The stick bellows out smoke like a Pittsburgh chimney. At the first half inch, I would have to call this a mild/medium cigar.

The spice ramps up quickly. It has some other spiciness to it, but I would say exotic cooking spices…spices you might find in Indian cooking. The spiciness isn’t red or black pepper but more identifiable to those spicy cinnamon toothpicks we bought as kids.




Since this stick is only 4” long, it is easier to describe it in halves, rather than thirds.

The first half can be characterized by a flavor profile that is building in strength and body so that it might flourish in the second half. The spicy cinnamon and flavors of cedar are what drives the first half.

The huge ash is like a rock at the end of the cigar. I am impressed with the cap. Normally, by now, I’m spitting out bits and pieces of detritus, but not here. The cap is obviously made by true experts and adds a little extra joy to the experience.

The second half mellows out a bit. The flavors congeal and become one complex experience. The spiciness tails off. The stick begins to get a nice creaminess to it. The cinnamon is gone.

Just past the halfway point, I get zapped with spice. Huge dollops of red hot spice! The whole stick is changing character again. This is marvelous.




The last half booms with creaminess and spice. A very nice end to such a small package.





And now for something completely different:

99% of my stories that have absolutely nothing to do with my review are about my jaunt in the music business. I confess that playing and producing was a fine time in my life. So here goes…..The recording studio and rehearsal studio were in two sided by side buildings. Our office was in the rehearsal studio and either me or my partner would try to be there while a band played. We were able to keep an eye on them and make sure they didn’t steal anything; which they all did, often.

We had an extreme punk band record and rehearse with us on a regular basis. These guys were so tweaked on speed that no song was over 1 minute long. They would often ask me what I thought of the new colors on their tri-spiked hair that was at least 9” or more atop their heads, women too.

They rehearsed one Saturday night and invited every punk in the Western Hemisphere. This scared my partner and I half to death. People were pissing on the walls of the rehearsal studio…the inside, not the outside. They were vomiting on the floor. They were tearing the furniture up.

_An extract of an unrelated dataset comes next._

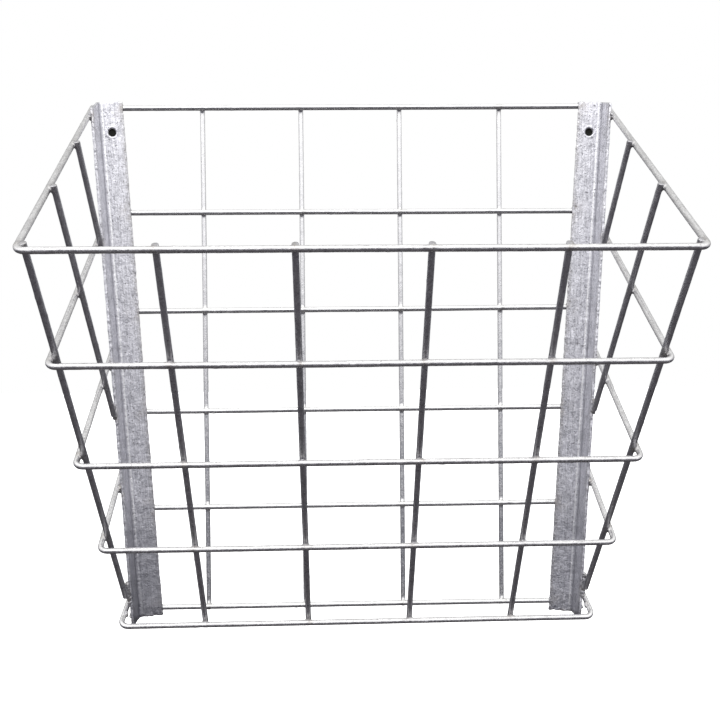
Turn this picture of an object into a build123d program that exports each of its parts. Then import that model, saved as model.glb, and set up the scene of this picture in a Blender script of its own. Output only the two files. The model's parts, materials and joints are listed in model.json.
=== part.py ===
from build123d import *
from math import cos, radians, sin, tan
import os

os.makedirs("parts", exist_ok=True)

# A wall-hung wire basket. The origin is midway between its two fixing holes, on the back face of the
# uprights' wall flanges. +X is to the right seen from the room, +Y points into the wall, +Z is up.

# Wire
wire_diameter = 5.5             # hoops, back crosswires, front, corner and side wires
back_vertical_diameter = 5.0
wire_clearance = 0.1            # between wires that are welded side by side
cut_end_radius = 0.6            # dulled edge of a sheared wire end

# Uprights: rolled angle, one flange flat to the wall, the other standing out into the room
wall_flange = 26.0
outer_flange = 29.0
angle_thickness = 3.0
angle_root_radius = 2.5
angle_toe_radius = 1.8
fixing_spacing = 480.0          # between the two fixing holes
fixing_hole_diameter = 8.5
hole_from_edge = 12.5           # from the wall flange's free edge to the hole's centre
hole_below_top = 30.5
upright_lengths = {"left": 517.5, "right": 520.0}
upright_lean = 3.65             # degrees, tops leaning outwards
corner_drops = {"left": 12.0, "right": 7.0}          # the outer flange's top edge, at its toe

# Back mesh, welded by hand at a nominal 100 mm
crosswire_left_heights = [25.2, -79.0, -178.0, -279.0, -376.5, -478.0]
crosswire_right_heights = [27.4, -79.0, -177.0, -279.0, -377.0, -479.0]
crosswire_end_gap = 2.0         # from a crosswire's end to the upright's outer face
back_vertical_places = [-151.5, -52.5, 47.5, 149.5]
back_vertical_overhang = 3.5    # past the axes of the top and bottom crosswires

# Basket: five U-shaped hoops in parallel planes that rise towards the wall, a nominal
# 100 mm apart down the sloping front
basket_slope = 33.0             # degrees, hoop planes from level and the front from upright
basket_depth = 262.0            # from the wall flanges to the top hoop's front wire
top_hoop_height = -142.5        # the top hoop's front wire
hoop_drops = [0.0, 101.0, 203.0, 303.5, 406.5]       # down the front from the top hoop
hoop_left_corners = [-250.0, -245.5, -240.8, -235.5, -231.7]
hoop_right_corners = [252.8, 246.8, 241.0, 235.2, 231.7]
hoop_bend_radius = 7.0
leg_end_gap = 6.0               # from a hoop leg's end to the wall flanges' back face
front_wire_tops = [-151.5, -50.6, 49.3, 150.7]
front_wire_feet = [-149.3, -49.2, 49.7, 149.7]
front_wire_overhang = 1.8       # past the axes of the top and bottom hoops
side_wire_overhang = 2.8

# Side wires: distance behind the front wires at the top hoop and at the upright,
# and the lowest hoop that each one crosses
side_wires = {
    "left_corner_wire": (7.1, 21.0, 4),
    "right_corner_wire": (7.1, 21.0, 4),
    "left_front_side_wire": (109.0, 117.5, 3),
    "right_front_side_wire": (109.0, 117.5, 3),
    "left_rear_side_wire": (206.0, 206.0, 2),
    "right_rear_side_wire": (206.0, 206.0, 2),
}
toe_gap = 0.4                   # from a side wire's end to the upright's toe

# Weld beads
leg_bead_radius = 4.2
wire_bead_radius = 4.0
crosswire_bead_radius = 3.8
bead_stand_off = 0.8            # a bead's centre in front of the edge that it joins

wire_radius = wire_diameter / 2
back_vertical_radius = back_vertical_diameter / 2
slope_cos = cos(radians(basket_slope))
slope_sin = sin(radians(basket_slope))
lean_tan = tan(radians(upright_lean))
lean_cos = cos(radians(upright_lean))
sides = {"left": -1, "right": 1}


def upright_outer_x(height):
    """The right upright's outer face at a height."""
    return fixing_spacing / 2 + (wall_flange - hole_from_edge) / lean_cos + height * lean_tan


def upright_inner_x(height):
    """The free edge of the right upright's wall flange at a height."""
    return upright_outer_x(height) - wall_flange / lean_cos


def basket_point(x, down, back):
    """A point by its distance down the sloping front and straight back from it."""
    y = -basket_depth + down * slope_sin + back * slope_cos
    z = top_hoop_height - down * slope_cos + back * slope_sin
    return Vector(x, y, z)


def leg_length(index):
    """From a hoop's front wire back to its leg's end, beside the upright. Hoop 1 is the top one."""
    front = basket_point(0, hoop_drops[index - 1], 0)
    return (-leg_end_gap - front.Y) / slope_cos


def leg_x(side, index, back):
    """A hoop's leg at a distance behind the front: its end touches the upright's outer face."""
    length = leg_length(index)
    end = basket_point(0, hoop_drops[index - 1], length)
    end_x = sides[side] * (upright_outer_x(end.Z) + wire_radius / lean_cos)
    corners = hoop_left_corners if side == "left" else hoop_right_corners
    front_x = corners[index - 1]
    return front_x + (end_x - front_x) * back / length


def leg_at_toe(side, index):
    """Where a hoop's leg passes the toe of the upright's outer flange."""
    down = hoop_drops[index - 1]
    back = (basket_depth - outer_flange - down * slope_sin) / slope_cos
    return basket_point(leg_x(side, index, back), down, back)


def side_wire_ends(name):
    """A side wire's top, just above the top hoop, and its end on the upright's toe."""
    side = name.split("_")[0]
    inwards = -sides[side] * (wire_diameter + wire_clearance)
    top_back, toe_back, lowest_hoop = side_wires[name]
    toe_y = -outer_flange - toe_gap - wire_radius / slope_cos
    down = (basket_depth + toe_y - toe_back * slope_cos) / slope_sin
    hoop_down = hoop_drops[lowest_hoop - 1]
    hoop_back = top_back + (toe_back - top_back) * hoop_down / down
    top_x = leg_x(side, 1, top_back) + inwards
    hoop_x = leg_x(side, lowest_hoop, hoop_back) + inwards
    toe_x = top_x + (hoop_x - top_x) * down / hoop_down
    toe = basket_point(toe_x, down, toe_back)
    at_hoop = basket_point(top_x, 0, top_back)
    top = at_hoop + (at_hoop - toe).normalized() * side_wire_overhang
    return top, toe


def cut_wire(start, end, radius):
    """A straight wire with sheared, slightly dulled ends."""
    with BuildPart() as wire:
        with BuildSketch(Plane(origin=start, z_dir=end - start)):
            Circle(radius)
        extrude(amount=(end - start).length)
        fillet(wire.edges().filter_by(GeomType.CIRCLE), radius=cut_end_radius)
    return wire


def weld_bead(centre, radius, joined, against=None):
    """A ball of weld metal, less the pieces that it joins, or cut flat where it lies against a face."""
    with BuildPart() as bead:
        with Locations(centre):
            Sphere(radius, rotation=(0, 90, 0))
        if against is not None:
            split(bisect_by=against, keep=Keep.BOTTOM)
        for piece in joined:
            add(piece.part, mode=Mode.SUBTRACT)
    return bead


def weld_group(beads):
    """Beads as one piece."""
    with BuildPart() as group:
        for bead in beads:
            add(bead.part)
    return group


def finish_piece(piece, name):
    """Labels a piece and writes it to its own file."""
    piece.part.label = name
    export_step(piece.part, f"parts/{name}.step")
    return piece


# Uprights. The section is drawn square to the leaning upright: local X points outwards,
# local Y into the wall, and the fixing hole's centre is at local X 0.
lean_axis = Vector(sin(radians(upright_lean)), 0, lean_cos)
hole_centre = Vector(fixing_spacing / 2, 0, 0)
top_plane = Plane(
    origin=hole_centre + lean_axis * hole_below_top,
    x_dir=(lean_cos, 0, -lean_axis.X),
    z_dir=lean_axis,
)
free_edge_x = -hole_from_edge
outer_face_x = wall_flange - hole_from_edge
inner_face_x = outer_face_x - angle_thickness


def long_edge_at(part, length, x, y):
    """An upright's long edge nearest to a point of its section."""
    middle = top_plane.from_local_coords(Vector(x, y, -length / 2))
    long_edges = part.edges().filter_by(lambda edge: edge.length > length / 2)
    return long_edges.sort_by_distance(middle)[0]


def upright(length, corner_drop):
    """A right-hand upright, its outer flange's top edge cut down to the toe by a drop."""
    with BuildPart() as angle:
        with BuildSketch(top_plane):
            with BuildLine():
                Polyline(
                    (free_edge_x, 0),
                    (outer_face_x, 0),
                    (outer_face_x, -outer_flange),
                    (inner_face_x, -outer_flange),
                    (inner_face_x, -angle_thickness),
                    (free_edge_x, -angle_thickness),
                    close=True,
                )
            make_face()
        extrude(amount=-length)
        root = long_edge_at(angle, length, inner_face_x, -angle_thickness)
        fillet(root, radius=angle_root_radius)
        toes = [
            long_edge_at(angle, length, free_edge_x, -angle_thickness),
            long_edge_at(angle, length, inner_face_x, -outer_flange),
        ]
        fillet(toes, radius=angle_toe_radius)
        with BuildSketch(Plane(origin=hole_centre, z_dir=(0, 1, 0))):
            Circle(fixing_hole_diameter / 2)
        extrude(amount=angle_thickness, both=True, mode=Mode.SUBTRACT)
        corner_plane = Plane(
            origin=top_plane.from_local_coords(Vector(outer_face_x, 0, 0)),
            x_dir=(0, -1, 0),
            z_dir=top_plane.x_dir,
        )
        with BuildSketch(corner_plane):
            with BuildLine():
                Polyline(
                    (angle_thickness, 0),
                    (outer_flange + 1, corner_drop * (outer_flange + 1) / outer_flange),
                    (outer_flange + 1, -1),
                    (angle_thickness, -1),
                    close=True,
                )
            make_face()
        extrude(amount=wall_flange, both=True, mode=Mode.SUBTRACT)
    return angle


with BuildPart() as left_upright:
    mirror(upright(upright_lengths["left"], corner_drops["left"]).part, about=Plane.YZ)
right_upright = upright(upright_lengths["right"], corner_drops["right"])
uprights = {
    "left": finish_piece(left_upright, "left_upright"),
    "right": finish_piece(right_upright, "right_upright"),
}

# Back mesh: crosswires welded across the backs of the wall flanges, verticals behind them
crosswires = []
for row, heights in enumerate(zip(crosswire_left_heights, crosswire_right_heights), start=1):
    left_x, right_x = (upright_outer_x(height) - crosswire_end_gap for height in heights)
    start = Vector(-left_x, wire_radius, heights[0])
    end = Vector(right_x, wire_radius, heights[1])
    crosswires.append(finish_piece(cut_wire(start, end, wire_radius), f"back_crosswire_{row}"))

for column, x in enumerate(back_vertical_places, start=1):
    y = wire_diameter + back_vertical_radius
    start = Vector(x, y, crosswire_right_heights[-1] - back_vertical_overhang)
    end = Vector(x, y, crosswire_left_heights[0] + back_vertical_overhang)
    finish_piece(cut_wire(start, end, back_vertical_radius), f"back_vertical_wire_{column}")

# Hoops, each bent from one wire: a front wire and two legs that run back to the uprights
hoops = []
for index, down in enumerate(hoop_drops, start=1):
    hoop_plane = Plane(
        origin=basket_point(0, down, 0),
        x_dir=(1, 0, 0),
        z_dir=(0, -slope_sin, slope_cos),
    )
    length = leg_length(index)
    with BuildPart() as hoop:
        with BuildLine(hoop_plane) as path:
            FilletPolyline(
                (leg_x("left", index, length), length),
                (leg_x("left", index, 0), 0),
                (leg_x("right", index, 0), 0),
                (leg_x("right", index, length), length),
                radius=hoop_bend_radius,
            )
        with BuildSketch(Plane(origin=path.line @ 0, z_dir=path.line % 0)):
            Circle(wire_radius)
        sweep()
    hoops.append(finish_piece(hoop, f"hoop_{index}"))

# Front wires, inside the hoops' front wires
for column, (foot_x, top_x) in enumerate(zip(front_wire_feet, front_wire_tops), start=1):
    start = basket_point(foot_x, hoop_drops[-1] + front_wire_overhang, wire_diameter)
    end = basket_point(top_x, -front_wire_overhang, wire_diameter)
    finish_piece(cut_wire(start, end, wire_radius), f"front_wire_{column}")

# Corner and side wires, inside the hoops' legs, ending on the toes of the uprights' outer flanges
side_pieces = {}
for name in side_wires:
    top, toe = side_wire_ends(name)
    side_pieces[name] = finish_piece(cut_wire(toe, top, wire_radius), name)

# Weld beads, on the toes of the outer flanges and along the free edges of the wall flanges
for side, sign in sides.items():
    wire_names = [name for name in side_wires if name.startswith(side)]
    joined = [uprights[side], *hoops, *(side_pieces[name] for name in wire_names)]
    side_beads = []
    for index in range(1, len(hoops) + 1):
        centre = leg_at_toe(side, index) - Vector(sign * (wire_radius - 0.3), bead_stand_off, 0)
        side_beads.append(weld_bead(centre, leg_bead_radius, joined))
    for name in wire_names:
        toe = side_wire_ends(name)[1]
        toe_x = sign * (upright_outer_x(toe.Z) - angle_thickness / 2)
        centre = Vector(toe_x, -outer_flange - bead_stand_off, toe.Z)
        side_beads.append(weld_bead(centre, wire_bead_radius, joined))
    finish_piece(weld_group(side_beads), f"{side}_side_welds")

    back_beads = []
    heights = crosswire_left_heights if side == "left" else crosswire_right_heights
    for height, crosswire in zip(heights, crosswires):
        edge_x = upright_inner_x(height)
        free_edge = Plane(
            origin=(sign * edge_x, 0, height),
            x_dir=(sign * lean_axis.X, 0, lean_axis.Z),
            z_dir=(sign * lean_cos, 0, -lean_axis.X),
        )
        centre = Vector(sign * (edge_x - 1), -bead_stand_off, height)
        back_beads.append(weld_bead(centre, crosswire_bead_radius, [crosswire], free_edge))
    finish_piece(weld_group(back_beads), f"{side}_back_welds")
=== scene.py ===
import json
import random
from math import cos, radians, sin

import bmesh
import bpy
import numpy as np
from mathutils import Matrix, Vector, noise


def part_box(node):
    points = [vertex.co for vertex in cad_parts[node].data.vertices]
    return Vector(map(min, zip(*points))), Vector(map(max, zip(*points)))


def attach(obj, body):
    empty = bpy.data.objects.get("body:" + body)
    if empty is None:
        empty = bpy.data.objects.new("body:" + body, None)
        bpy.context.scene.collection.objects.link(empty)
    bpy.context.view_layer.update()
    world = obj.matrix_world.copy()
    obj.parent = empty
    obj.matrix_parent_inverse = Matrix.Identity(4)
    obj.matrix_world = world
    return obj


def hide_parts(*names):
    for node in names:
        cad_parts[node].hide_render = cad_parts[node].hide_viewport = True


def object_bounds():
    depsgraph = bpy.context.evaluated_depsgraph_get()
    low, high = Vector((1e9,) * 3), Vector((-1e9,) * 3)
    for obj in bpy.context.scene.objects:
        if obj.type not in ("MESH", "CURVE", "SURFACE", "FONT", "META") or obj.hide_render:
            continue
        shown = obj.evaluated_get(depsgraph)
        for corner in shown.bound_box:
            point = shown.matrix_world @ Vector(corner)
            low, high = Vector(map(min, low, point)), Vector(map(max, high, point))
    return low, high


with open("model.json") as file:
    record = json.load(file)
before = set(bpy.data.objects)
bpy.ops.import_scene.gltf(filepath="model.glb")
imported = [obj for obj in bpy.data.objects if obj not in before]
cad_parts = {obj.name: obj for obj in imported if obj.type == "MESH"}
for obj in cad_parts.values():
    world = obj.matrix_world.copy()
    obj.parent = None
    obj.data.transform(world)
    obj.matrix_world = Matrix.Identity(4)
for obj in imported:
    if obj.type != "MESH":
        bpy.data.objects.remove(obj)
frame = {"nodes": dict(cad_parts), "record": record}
cad_low, cad_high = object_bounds()

# A wall-hung basket of galvanised wire, in metres. The camera looks along +Y; the wall is at +Y.
MM = 0.001

# What the frame doesn't say by itself
ANGLE_THICKNESS = 3 * MM
ANGLE_ROOT_RADIUS = 2.5 * MM
ANGLE_TOE_RADIUS = 1.8 * MM
HOOP_BEND_RADIUS = 7.0 * MM
SIDES = {"left": -1, "right": 1}
SIDE_WIRE_NAMES = ("corner_wire", "front_side_wire", "rear_side_wire")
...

So we called the police and the cops turned out like it was a terrorist attack. At least a dozen cop cars were outside our building. Two cars were K-9 units.

We identified ourselves as the owners and the cops began to club everyone but us. They let the dogs (I would like to add that these German Shepherds were the size of Wooly Mammoths) off their leashes to eat the punks.

It was complete chaos. I stood at the entrance of my studio as I watched the handcuffed punks delivered outside and into a Paddy wagon. The cops were having the time of their lives and often winked at me in appreciation.

When it was over, my studio looked like Dresden after the fire bombing. The last guy out was the band leader and he screamed he wanted his money refunded. He screamed so hard, that spittle was awash over my face. Before the punk could spew his last secretion, he got a baton squarely on the top of his head….his knees buckled, and was upright only due to the help of Long Beach’s finest.